The results of this study clearly indicate the importance of assessing various characteristics of an observation technique in the receding horizon framework when the observer is to be designed for a real-time model-based control application. The simulation results reveal that all three filters exhibit almost the same estimation accuracy, though the EnKF has a somewhat higher computational burden in the closed-loop mode. Fairly smooth state profiles are however obtained using the EnKF as its tuning can be done more easily than the other filters. Furthermore, the closed-loop tests show that in the presence of plant-model mismatch and uncertain initial conditions all the filtering techniques fail to satisfactorily fulfill the control objective, which is to follow a predetermined growth rate reference trajectory. This necessitates the addition of extra system states, the so-called augmented states, in order to restore the effectiveness of the control strategy. The augmented states enable us to account for biased state estimations in the observer. This issue is currently being investigated.

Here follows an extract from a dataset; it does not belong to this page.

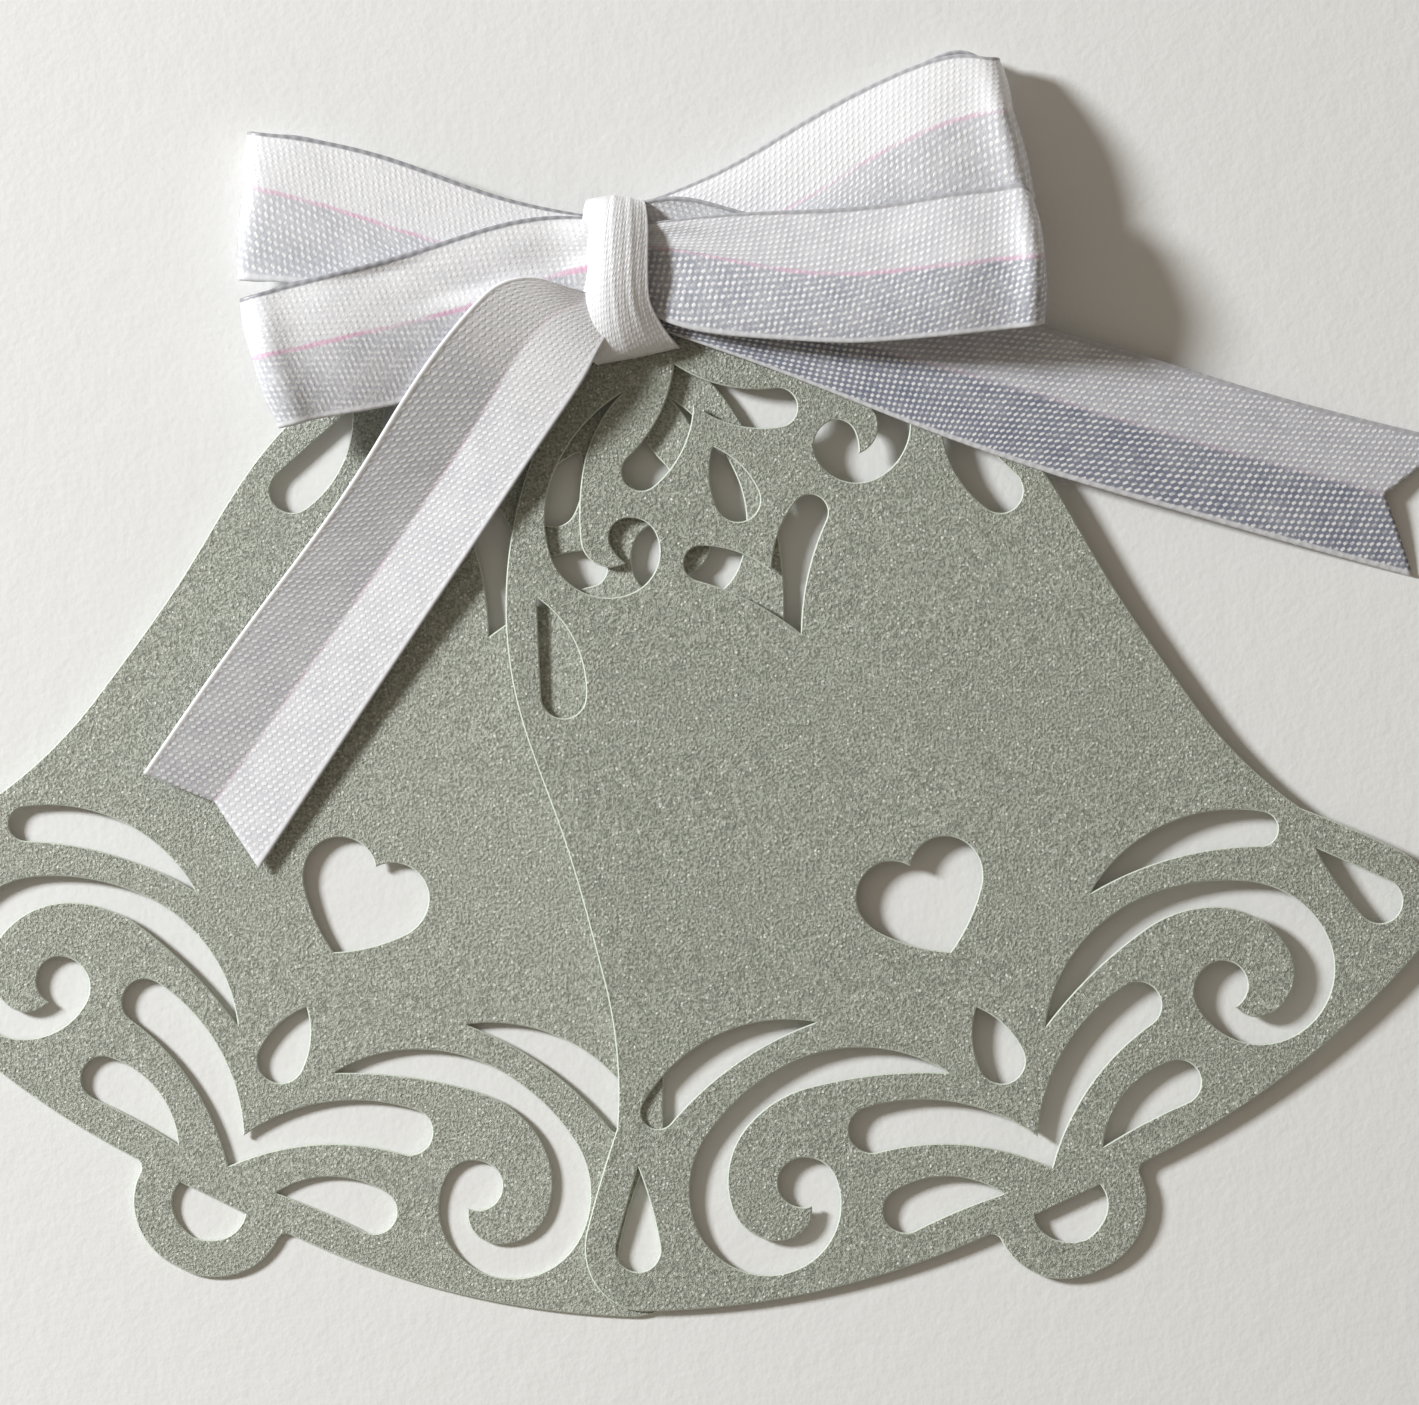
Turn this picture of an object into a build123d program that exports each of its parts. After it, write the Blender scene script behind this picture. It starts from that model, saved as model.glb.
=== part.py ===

[1] A. Mesbah, A.N. Kalbasenka, A.E.M. Huesman, H.J.M. Kramer and P.M.J. Van den Hof. Real-time dynamic optimization of batch crystallization processes. In the Proceedings of the 17th IFAC Congress, p. 3246-3251, Seoul, July 2008.

[2] Z.K. Nagy. Model based control approach for batch crystallization product design. In the Proceedings of the 17th IFAC Congress, p. 970-975, Seoul, July 2008.

[3] G. Evensen. The ensemble Kalman filter: theoretical formulation and practical implementation. Ocean dynamics, 2003.

[4] R. van der Merwe and E. Wan. Sigma-point Kalman filters for probabilistic inference in dynamic state-space models. In the Proceedings of the Workshop on Advances in Machine Learning, Montreal, 2003.